Obesity linked to adverse events in children with leukemia
(HealthDay)—For children with acute lymphoblastic leukemia (ALL), obesity is associated with an increased risk for adverse events during premaintenance chemotherapy, according to a study published in the February issue of Pediatric Blood & Cancer.
Chelsea K. Meenan, from the University of Pittsburgh, and colleagues retrospectively evaluated 155 pediatric ALL patients diagnosed at a single institution between 2006 and 2012 for adverse events. The authors compared the proportions of obese versus nonobese patients experiencing adverse events.
The researchers found that in univariate analyses, treatment-requiring hypertension (17.5 versus 6.1 percent; odds ratio, 3.27) and insulin-requiring hyperglycemia (25.0 versus 11.3 percent; odds ratio, 2.62) occurred significantly more frequently in obese patients.
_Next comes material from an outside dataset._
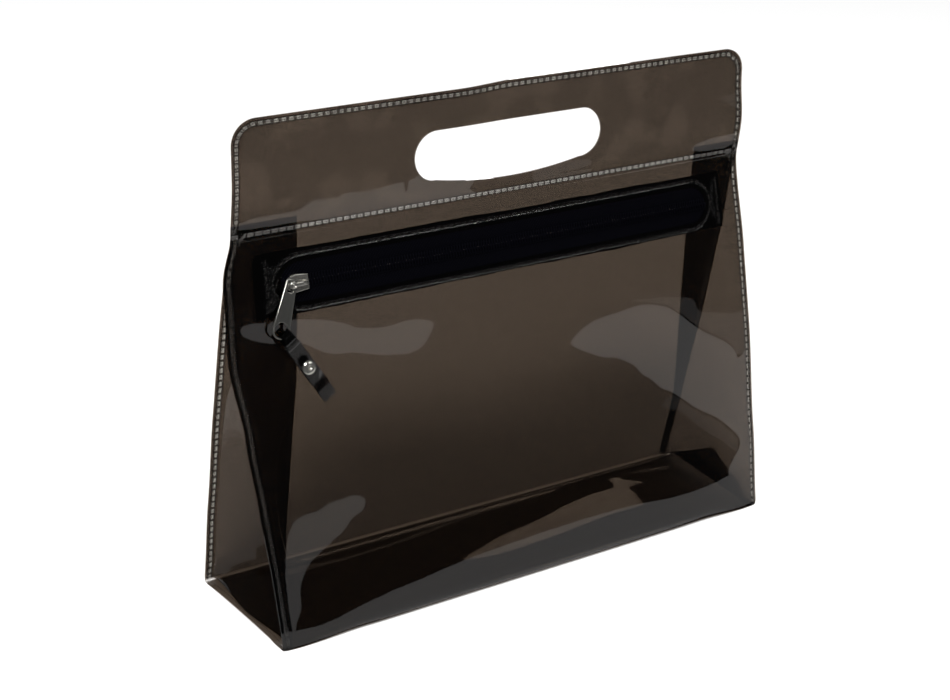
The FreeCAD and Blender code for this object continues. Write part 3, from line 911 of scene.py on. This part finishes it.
def plain_material(name, color, roughness, metallic=0.0, grain=0.0, specular=0.5):
    """One colour, with a fine grain if asked."""
    s = Shader(name)
    shade = s.add("BsdfPrincipled", Base_Color=color, Metallic=metallic,
                  Roughness=roughness, Specular_IOR_Level=specular)
    if grain:
        s.feed(shade.inputs["Normal"], s.bump(s.noise(2600, 3), grain, 0.0001))
    return s.finish(shade.outputs[0])


THREAD_SHARE = 0.35        # how much of the thread is seen


def thread_material():
    """Fine clear-smoke thread, half lost against the film."""
    s = Shader("smoke_thread")
    clear = s.add("BsdfTransparent", Color=(0.5, 0.47, 0.45)).outputs[0]
    shade = s.add("BsdfPrincipled", Base_Color=(0.05, 0.045, 0.04), Roughness=0.3)
    return s.finish(s.mix_looks(THREAD_SHARE, clear, shade.outputs[0]))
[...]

The incidence rates for recurrent admission-requiring infections (incidence rate ratio, 1.64) and recurrent febrile neutropenia admissions (incidence rate ratio, 1.53) were greater for obese patients. Obesity was a risk factor for treatment-requiring hypertension, insulin-requiring hyperglycemia, and febrile neutropenia admission after accounting for combined age and National Cancer Institute risk status (odds ratios, 3.90, 3.92, and 2.92, respectively).
"Obese children with ALL represent a group of patients at risk for poor outcomes due to treatment-related morbidity," the authors write. "Early management of these adverse events and surveillance initiated at diagnosis may mitigate risk in this distinct population of patients."